ENTRIES SUPPLIED ::
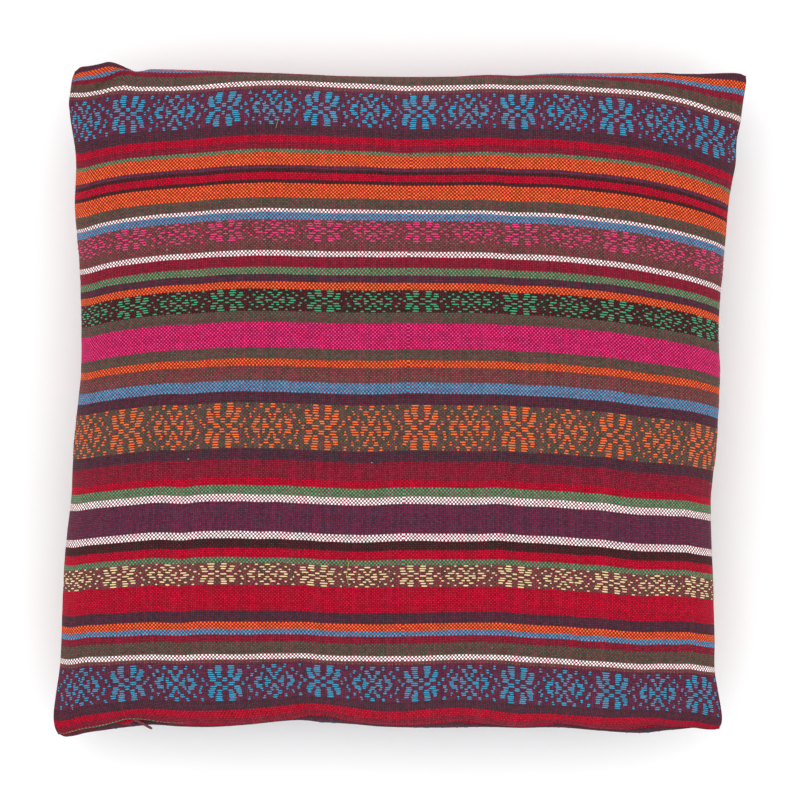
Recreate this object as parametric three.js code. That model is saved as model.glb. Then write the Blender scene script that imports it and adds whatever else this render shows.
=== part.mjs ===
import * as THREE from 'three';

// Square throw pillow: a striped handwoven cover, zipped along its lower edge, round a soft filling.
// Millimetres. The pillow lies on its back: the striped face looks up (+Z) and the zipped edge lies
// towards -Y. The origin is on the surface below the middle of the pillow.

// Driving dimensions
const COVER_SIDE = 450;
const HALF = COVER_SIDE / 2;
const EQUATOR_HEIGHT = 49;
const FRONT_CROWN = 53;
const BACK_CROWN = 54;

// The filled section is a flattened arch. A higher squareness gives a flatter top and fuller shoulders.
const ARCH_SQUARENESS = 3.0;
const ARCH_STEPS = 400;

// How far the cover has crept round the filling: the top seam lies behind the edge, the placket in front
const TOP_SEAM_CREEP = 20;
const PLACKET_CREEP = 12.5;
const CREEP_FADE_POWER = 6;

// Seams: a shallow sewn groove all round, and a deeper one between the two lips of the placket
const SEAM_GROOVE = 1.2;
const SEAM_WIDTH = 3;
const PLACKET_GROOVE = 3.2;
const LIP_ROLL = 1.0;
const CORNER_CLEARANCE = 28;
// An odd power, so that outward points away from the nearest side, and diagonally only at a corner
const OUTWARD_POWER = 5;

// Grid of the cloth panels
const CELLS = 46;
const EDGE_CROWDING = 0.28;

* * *

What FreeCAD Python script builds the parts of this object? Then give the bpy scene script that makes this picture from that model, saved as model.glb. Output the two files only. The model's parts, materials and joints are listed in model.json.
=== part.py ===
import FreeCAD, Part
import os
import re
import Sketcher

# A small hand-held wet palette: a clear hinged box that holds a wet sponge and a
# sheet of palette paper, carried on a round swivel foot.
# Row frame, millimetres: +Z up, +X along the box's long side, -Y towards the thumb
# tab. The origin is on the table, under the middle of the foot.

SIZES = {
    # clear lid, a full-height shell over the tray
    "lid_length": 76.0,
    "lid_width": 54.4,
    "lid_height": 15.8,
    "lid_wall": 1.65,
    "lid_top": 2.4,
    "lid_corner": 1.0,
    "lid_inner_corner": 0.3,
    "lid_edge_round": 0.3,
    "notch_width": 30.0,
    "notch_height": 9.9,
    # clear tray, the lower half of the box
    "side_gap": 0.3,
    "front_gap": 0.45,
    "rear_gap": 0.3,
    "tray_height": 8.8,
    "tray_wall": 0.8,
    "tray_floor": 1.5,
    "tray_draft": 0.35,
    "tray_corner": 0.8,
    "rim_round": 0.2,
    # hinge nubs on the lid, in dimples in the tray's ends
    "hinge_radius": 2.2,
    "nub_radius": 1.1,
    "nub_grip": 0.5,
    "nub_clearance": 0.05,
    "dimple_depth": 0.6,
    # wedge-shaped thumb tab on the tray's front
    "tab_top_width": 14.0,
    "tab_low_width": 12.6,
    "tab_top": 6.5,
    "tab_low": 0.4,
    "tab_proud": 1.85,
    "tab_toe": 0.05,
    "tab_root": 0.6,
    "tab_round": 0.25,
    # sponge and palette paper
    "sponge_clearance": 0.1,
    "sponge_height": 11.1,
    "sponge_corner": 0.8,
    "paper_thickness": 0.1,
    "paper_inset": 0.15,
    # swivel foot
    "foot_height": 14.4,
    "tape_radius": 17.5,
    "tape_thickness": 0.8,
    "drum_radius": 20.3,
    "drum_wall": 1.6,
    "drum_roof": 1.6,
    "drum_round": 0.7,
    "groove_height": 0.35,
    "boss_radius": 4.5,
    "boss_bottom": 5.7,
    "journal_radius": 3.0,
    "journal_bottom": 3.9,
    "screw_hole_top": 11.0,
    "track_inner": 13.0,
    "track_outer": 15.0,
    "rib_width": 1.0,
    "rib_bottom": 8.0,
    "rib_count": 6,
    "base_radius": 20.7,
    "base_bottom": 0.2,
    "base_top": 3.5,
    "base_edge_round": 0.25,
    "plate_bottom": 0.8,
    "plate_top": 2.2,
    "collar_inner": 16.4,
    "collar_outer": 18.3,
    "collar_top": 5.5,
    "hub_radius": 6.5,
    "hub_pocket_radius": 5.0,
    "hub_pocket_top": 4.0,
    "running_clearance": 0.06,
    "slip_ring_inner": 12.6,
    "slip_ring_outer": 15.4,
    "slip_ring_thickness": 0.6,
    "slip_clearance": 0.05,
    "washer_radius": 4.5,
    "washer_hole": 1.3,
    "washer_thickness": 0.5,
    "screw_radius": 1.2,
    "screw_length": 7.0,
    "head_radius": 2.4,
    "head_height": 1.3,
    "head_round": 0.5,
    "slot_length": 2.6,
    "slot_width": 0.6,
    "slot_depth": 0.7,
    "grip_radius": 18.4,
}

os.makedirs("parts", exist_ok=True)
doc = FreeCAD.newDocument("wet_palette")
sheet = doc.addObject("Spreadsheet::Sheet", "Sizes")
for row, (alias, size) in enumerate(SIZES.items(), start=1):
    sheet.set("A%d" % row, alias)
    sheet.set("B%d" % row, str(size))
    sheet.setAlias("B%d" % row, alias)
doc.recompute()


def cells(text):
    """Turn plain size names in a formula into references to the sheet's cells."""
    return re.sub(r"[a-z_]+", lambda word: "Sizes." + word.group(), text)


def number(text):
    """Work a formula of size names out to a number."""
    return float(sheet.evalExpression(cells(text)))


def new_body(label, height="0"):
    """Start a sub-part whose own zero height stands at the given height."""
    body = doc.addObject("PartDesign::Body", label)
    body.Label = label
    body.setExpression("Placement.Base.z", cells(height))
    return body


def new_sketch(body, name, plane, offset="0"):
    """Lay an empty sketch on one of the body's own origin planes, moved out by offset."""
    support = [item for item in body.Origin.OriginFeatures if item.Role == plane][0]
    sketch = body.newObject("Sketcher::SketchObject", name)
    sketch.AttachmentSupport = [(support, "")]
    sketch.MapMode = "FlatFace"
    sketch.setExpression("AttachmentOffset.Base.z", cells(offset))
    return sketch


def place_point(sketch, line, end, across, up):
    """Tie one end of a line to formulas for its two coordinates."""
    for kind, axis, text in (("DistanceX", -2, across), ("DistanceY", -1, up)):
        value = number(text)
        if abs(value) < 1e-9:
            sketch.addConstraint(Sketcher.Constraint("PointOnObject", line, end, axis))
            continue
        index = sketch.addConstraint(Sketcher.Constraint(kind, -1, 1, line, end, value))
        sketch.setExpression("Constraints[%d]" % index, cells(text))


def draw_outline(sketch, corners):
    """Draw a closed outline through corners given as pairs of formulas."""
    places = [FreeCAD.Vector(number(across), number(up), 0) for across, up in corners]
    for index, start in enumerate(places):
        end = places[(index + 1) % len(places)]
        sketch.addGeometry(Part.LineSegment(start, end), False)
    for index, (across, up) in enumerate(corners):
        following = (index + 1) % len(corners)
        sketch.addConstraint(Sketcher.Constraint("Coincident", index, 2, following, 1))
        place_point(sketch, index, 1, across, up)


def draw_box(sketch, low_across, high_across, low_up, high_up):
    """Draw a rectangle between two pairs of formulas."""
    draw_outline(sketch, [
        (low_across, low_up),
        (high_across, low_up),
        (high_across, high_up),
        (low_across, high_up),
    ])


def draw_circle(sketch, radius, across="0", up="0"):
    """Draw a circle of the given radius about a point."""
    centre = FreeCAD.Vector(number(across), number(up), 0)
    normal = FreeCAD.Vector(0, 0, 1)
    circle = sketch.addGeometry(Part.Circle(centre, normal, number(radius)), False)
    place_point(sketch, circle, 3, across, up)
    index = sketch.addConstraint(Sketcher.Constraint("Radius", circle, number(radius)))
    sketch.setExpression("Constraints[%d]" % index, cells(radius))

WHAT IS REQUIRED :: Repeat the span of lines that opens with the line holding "Recreate this object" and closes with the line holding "const EDGE_CROWDING = 0.28;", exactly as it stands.

FINAL RESULT ::
Recreate this object as parametric three.js code. That model is saved as model.glb. Then write the Blender scene script that imports it and adds whatever else this render shows.
=== part.mjs ===
import * as THREE from 'three';

// Square throw pillow: a striped handwoven cover, zipped along its lower edge, round a soft filling.
// Millimetres. The pillow lies on its back: the striped face looks up (+Z) and the zipped edge lies
// towards -Y. The origin is on the surface below the middle of the pillow.

// Driving dimensions
const COVER_SIDE = 450;
const HALF = COVER_SIDE / 2;
const EQUATOR_HEIGHT = 49;
const FRONT_CROWN = 53;
const BACK_CROWN = 54;

// The filled section is a flattened arch. A higher squareness gives a flatter top and fuller shoulders.
const ARCH_SQUARENESS = 3.0;
const ARCH_STEPS = 400;

// How far the cover has crept round the filling: the top seam lies behind the edge, the placket in front
const TOP_SEAM_CREEP = 20;
const PLACKET_CREEP = 12.5;
const CREEP_FADE_POWER = 6;

// Seams: a shallow sewn groove all round, and a deeper one between the two lips of the placket
const SEAM_GROOVE = 1.2;
const SEAM_WIDTH = 3;
const PLACKET_GROOVE = 3.2;
const LIP_ROLL = 1.0;
const CORNER_CLEARANCE = 28;
// An odd power, so that outward points away from the nearest side, and diagonally only at a corner
const OUTWARD_POWER = 5;

// Grid of the cloth panels
const CELLS = 46;
const EDGE_CROWDING = 0.28;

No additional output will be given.